Ancient Drunks: The 8 Biggest Drinkers of the Greco-Roman World

Ancient Drunks: The 8 Biggest Drinkers of the Greco-Roman World

Alexander Meddings - September 8, 2017

Ancient Drunks: The 8 Biggest Drinkers of the Greco-Roman World
Bust of Claudius. Thefamouspeople.com

Claudius (10 BC – 54 AD)

A stuttering, limping, and often dribbling aristocrat (we think he may have suffered from cerebral palsy), in the poisonous, image-obsessed environment of the imperial court, Claudius was forced to wear his flaws on his sleeve. He’d been a prominent public figure during the reign of his nephew, Caligula. But prominence didn’t equate to respect, and Claudius often found himself the butt of jokes. Arriving late for banquets, he would be made to circle the room several times before being offered a seat. He would also routinely fall asleep after gorging himself and food and wine, only for people to throw olive stones at him and put slippers on his hands (so that waking up he would rub his face with them).

When it came to gluttony, nothing much changed after the Praetorian Guard declared Claudius their emperor in 41 AD after Caligula’s execution. He would never leave a banquet without being unable to move through the amount of food and wine he’d consumed and would carry on his alcoholic/narcoleptic tendencies of passing out post-feasting. After gorging himself half to death he would fall asleep on his back with his mouth wide open, and could only be induced to drink after a white feather had been waved down his throat and he’d been made to vomit.

Like Mark Antony, Claudius also gives us an example of an ancient figure harnessing the anesthetizing effects of alcohol. In 48 AD, Claudius’s wife Messalina publically married her senatorial lover Gaius Silius while the emperor was away on business. News of what had happened quickly spread and Claudius rushed back to the capital to nip this coup d’état in the bud. Silius was put immediately to death but Messalina was merely imprisoned. She implored her guards to let he see her (ex-) husband but, taking power into their own hands, Claudius’s advisors had Messalina summarily executed. The emperor’s only response: to ask for his wine goblet to be refilled.

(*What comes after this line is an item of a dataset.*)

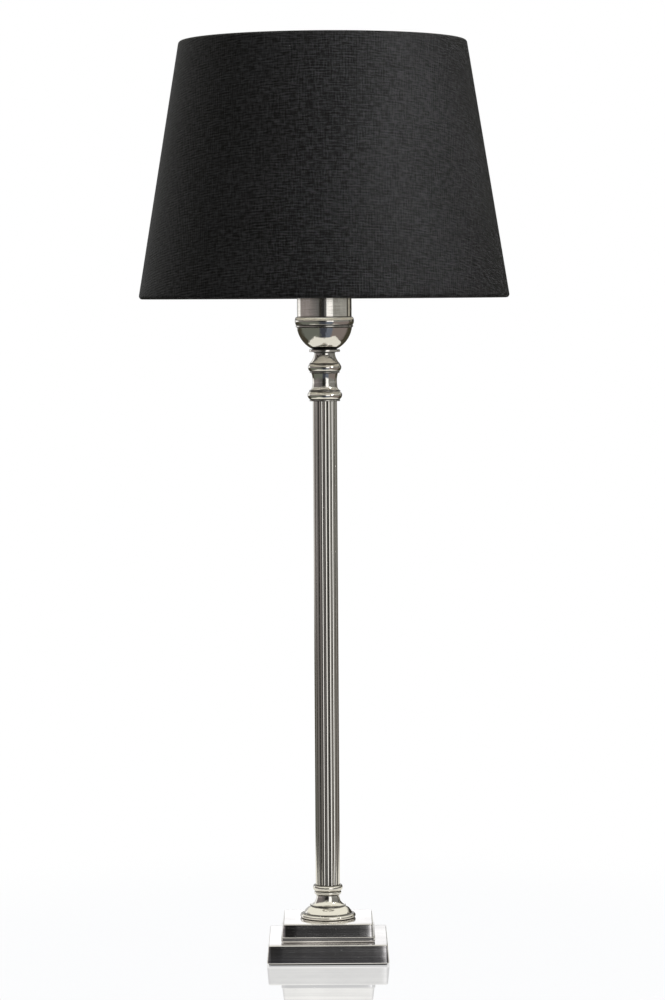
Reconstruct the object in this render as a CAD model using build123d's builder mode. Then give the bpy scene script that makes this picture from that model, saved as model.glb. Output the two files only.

Although Claudius suffered from poor health as a young and middle-aged man, it markedly improved when he became emperor. We are told, however, that he suffered from a persistent stomach complaint—one so bad it even drove him to consider suicide—which some suggest came from regular heavy drinking. Claudius died in 54 AD, at the age of 54. But it wasn’t the drink that got him in the end but the food: poisoned mushrooms specifically, surreptitiously administered by his wife, Agrippina, and her spoiled bratty son, Nero.